=== GIVEN EXERCISE ===
Pick out each line in these entries that contains the string "lifts".

=== MATERIALS PROVIDED ===
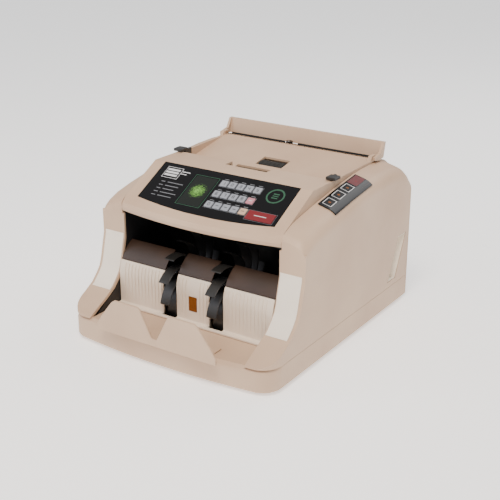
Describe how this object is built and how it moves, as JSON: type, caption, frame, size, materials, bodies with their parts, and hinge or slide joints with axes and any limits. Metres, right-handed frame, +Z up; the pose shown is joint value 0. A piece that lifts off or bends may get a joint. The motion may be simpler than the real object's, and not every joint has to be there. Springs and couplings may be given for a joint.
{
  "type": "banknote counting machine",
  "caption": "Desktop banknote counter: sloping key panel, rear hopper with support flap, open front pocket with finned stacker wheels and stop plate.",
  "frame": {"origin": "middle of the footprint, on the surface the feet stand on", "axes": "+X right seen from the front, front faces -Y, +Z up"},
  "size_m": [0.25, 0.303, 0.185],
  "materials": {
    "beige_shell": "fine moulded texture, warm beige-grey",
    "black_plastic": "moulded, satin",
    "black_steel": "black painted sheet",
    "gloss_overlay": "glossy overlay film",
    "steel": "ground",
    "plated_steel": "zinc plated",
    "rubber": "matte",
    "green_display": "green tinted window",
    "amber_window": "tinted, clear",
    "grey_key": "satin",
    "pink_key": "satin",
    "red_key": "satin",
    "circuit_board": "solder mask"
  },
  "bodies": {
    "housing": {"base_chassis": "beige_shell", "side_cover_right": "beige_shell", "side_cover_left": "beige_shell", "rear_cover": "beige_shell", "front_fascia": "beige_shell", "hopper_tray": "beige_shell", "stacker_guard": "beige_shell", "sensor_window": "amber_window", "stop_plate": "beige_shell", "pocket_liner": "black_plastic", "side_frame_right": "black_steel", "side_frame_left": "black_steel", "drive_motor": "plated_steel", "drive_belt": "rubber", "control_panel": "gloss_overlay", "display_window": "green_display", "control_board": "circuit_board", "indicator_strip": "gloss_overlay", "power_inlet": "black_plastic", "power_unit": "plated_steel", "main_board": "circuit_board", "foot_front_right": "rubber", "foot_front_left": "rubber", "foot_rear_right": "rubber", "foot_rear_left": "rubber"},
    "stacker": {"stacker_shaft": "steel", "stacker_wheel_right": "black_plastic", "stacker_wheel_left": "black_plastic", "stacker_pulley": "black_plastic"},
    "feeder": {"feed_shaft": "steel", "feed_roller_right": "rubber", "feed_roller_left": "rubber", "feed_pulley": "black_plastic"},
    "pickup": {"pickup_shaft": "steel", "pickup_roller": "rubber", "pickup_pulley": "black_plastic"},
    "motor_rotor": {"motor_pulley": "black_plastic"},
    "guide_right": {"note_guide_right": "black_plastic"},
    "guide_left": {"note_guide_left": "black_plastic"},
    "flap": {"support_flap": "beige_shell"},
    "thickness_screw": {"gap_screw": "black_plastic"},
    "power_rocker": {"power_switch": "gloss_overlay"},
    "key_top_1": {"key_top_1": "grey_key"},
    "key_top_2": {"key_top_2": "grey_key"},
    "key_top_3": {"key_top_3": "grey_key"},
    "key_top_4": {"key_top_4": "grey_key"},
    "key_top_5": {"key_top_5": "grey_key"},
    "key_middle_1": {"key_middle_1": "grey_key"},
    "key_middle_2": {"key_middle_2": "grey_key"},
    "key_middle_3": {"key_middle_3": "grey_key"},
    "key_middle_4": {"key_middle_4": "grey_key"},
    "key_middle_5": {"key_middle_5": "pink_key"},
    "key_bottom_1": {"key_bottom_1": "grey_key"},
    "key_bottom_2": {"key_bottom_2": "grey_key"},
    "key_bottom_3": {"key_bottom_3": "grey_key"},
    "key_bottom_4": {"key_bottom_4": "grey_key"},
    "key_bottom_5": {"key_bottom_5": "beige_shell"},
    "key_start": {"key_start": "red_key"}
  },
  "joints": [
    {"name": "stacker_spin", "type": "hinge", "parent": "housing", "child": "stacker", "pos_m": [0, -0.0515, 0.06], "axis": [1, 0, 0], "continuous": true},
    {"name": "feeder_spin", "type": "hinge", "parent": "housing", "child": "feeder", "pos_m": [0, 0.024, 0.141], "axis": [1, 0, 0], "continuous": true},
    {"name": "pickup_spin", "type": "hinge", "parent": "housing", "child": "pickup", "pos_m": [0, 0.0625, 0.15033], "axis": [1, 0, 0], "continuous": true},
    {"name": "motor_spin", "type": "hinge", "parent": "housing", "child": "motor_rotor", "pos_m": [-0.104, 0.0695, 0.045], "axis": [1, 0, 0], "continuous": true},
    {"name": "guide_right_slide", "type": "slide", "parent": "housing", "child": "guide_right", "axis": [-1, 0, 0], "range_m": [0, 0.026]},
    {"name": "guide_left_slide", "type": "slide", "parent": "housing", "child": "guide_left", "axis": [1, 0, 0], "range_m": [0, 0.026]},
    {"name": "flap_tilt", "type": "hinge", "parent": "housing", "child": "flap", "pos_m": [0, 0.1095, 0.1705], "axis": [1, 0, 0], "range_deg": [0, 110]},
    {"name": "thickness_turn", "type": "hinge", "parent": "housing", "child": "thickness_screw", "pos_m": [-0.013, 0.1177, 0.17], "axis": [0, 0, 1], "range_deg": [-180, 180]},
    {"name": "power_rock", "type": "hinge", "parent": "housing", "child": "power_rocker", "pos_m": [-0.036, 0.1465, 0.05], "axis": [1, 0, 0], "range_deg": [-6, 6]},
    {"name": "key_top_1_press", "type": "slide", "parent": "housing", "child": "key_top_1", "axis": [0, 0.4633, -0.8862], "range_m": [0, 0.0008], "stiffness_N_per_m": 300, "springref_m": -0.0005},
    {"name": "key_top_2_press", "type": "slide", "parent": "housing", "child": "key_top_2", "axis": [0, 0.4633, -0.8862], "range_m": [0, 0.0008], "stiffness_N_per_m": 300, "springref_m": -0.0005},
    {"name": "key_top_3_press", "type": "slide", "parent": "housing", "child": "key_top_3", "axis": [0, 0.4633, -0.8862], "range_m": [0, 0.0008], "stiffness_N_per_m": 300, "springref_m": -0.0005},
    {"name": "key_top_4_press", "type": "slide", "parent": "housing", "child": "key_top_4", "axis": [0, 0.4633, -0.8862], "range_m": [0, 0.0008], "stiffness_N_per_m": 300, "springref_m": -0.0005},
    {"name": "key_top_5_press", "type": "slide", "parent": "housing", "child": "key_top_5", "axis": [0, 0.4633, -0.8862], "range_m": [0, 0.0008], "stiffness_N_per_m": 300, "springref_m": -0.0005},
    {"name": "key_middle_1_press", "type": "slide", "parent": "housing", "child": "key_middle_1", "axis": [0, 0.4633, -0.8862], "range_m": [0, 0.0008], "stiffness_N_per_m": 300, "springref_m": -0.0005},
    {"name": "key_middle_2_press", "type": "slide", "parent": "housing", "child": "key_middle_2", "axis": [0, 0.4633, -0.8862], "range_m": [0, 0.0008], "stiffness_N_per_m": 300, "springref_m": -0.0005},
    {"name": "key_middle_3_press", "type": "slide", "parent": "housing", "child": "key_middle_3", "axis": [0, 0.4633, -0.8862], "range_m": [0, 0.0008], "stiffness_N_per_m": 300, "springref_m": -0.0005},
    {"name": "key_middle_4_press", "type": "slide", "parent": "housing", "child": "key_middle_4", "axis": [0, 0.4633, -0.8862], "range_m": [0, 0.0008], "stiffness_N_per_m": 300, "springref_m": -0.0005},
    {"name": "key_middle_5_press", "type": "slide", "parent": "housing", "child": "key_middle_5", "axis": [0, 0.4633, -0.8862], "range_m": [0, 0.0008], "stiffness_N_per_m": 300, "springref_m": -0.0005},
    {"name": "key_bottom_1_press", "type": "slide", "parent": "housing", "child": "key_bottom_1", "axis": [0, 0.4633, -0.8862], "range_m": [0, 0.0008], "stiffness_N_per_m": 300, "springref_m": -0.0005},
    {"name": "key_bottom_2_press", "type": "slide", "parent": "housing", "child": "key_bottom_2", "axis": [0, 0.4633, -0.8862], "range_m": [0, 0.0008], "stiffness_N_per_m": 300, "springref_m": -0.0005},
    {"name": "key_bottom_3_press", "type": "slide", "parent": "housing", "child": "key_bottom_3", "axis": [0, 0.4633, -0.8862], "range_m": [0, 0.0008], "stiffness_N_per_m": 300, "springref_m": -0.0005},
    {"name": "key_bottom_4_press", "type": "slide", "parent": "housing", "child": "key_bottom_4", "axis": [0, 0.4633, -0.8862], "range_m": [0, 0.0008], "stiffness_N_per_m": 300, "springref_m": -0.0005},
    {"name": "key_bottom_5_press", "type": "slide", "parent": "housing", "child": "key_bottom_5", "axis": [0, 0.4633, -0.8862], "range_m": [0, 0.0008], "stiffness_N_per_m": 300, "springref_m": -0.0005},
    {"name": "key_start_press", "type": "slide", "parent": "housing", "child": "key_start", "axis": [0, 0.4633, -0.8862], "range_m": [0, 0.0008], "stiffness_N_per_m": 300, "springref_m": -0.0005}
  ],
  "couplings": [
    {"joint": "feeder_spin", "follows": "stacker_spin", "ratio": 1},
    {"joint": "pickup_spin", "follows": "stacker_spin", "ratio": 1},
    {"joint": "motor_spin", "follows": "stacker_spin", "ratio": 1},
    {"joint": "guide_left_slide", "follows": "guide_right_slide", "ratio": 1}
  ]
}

--

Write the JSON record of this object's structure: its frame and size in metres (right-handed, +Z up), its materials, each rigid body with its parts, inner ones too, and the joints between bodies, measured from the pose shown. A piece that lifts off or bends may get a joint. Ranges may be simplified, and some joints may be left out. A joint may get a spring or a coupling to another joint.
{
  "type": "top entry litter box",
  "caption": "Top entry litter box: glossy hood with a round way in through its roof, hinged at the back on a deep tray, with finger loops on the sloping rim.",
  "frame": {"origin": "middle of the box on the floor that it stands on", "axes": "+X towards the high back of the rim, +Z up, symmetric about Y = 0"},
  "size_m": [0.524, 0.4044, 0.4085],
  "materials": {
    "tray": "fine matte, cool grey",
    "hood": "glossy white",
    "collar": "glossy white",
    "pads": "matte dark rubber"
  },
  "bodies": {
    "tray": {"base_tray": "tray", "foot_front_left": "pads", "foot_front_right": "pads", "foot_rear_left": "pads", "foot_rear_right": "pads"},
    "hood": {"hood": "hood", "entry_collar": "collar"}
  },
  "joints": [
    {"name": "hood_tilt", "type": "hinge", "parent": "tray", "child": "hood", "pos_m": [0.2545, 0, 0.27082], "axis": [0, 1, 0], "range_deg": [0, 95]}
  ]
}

=== RESULT OF THIS EXERCISE ===
Describe how this object is built and how it moves, as JSON: type, caption, frame, size, materials, bodies with their parts, and hinge or slide joints with axes and any limits. Metres, right-handed frame, +Z up; the pose shown is joint value 0. A piece that lifts off or bends may get a joint. The motion may be simpler than the real object's, and not every joint has to be there. Springs and couplings may be given for a joint.
Write the JSON record of this object's structure: its frame and size in metres (right-handed, +Z up), its materials, each rigid body with its parts, inner ones too, and the joints between bodies, measured from the pose shown. A piece that lifts off or bends may get a joint. Ranges may be simplified, and some joints may be left out. A joint may get a spring or a coupling to another joint.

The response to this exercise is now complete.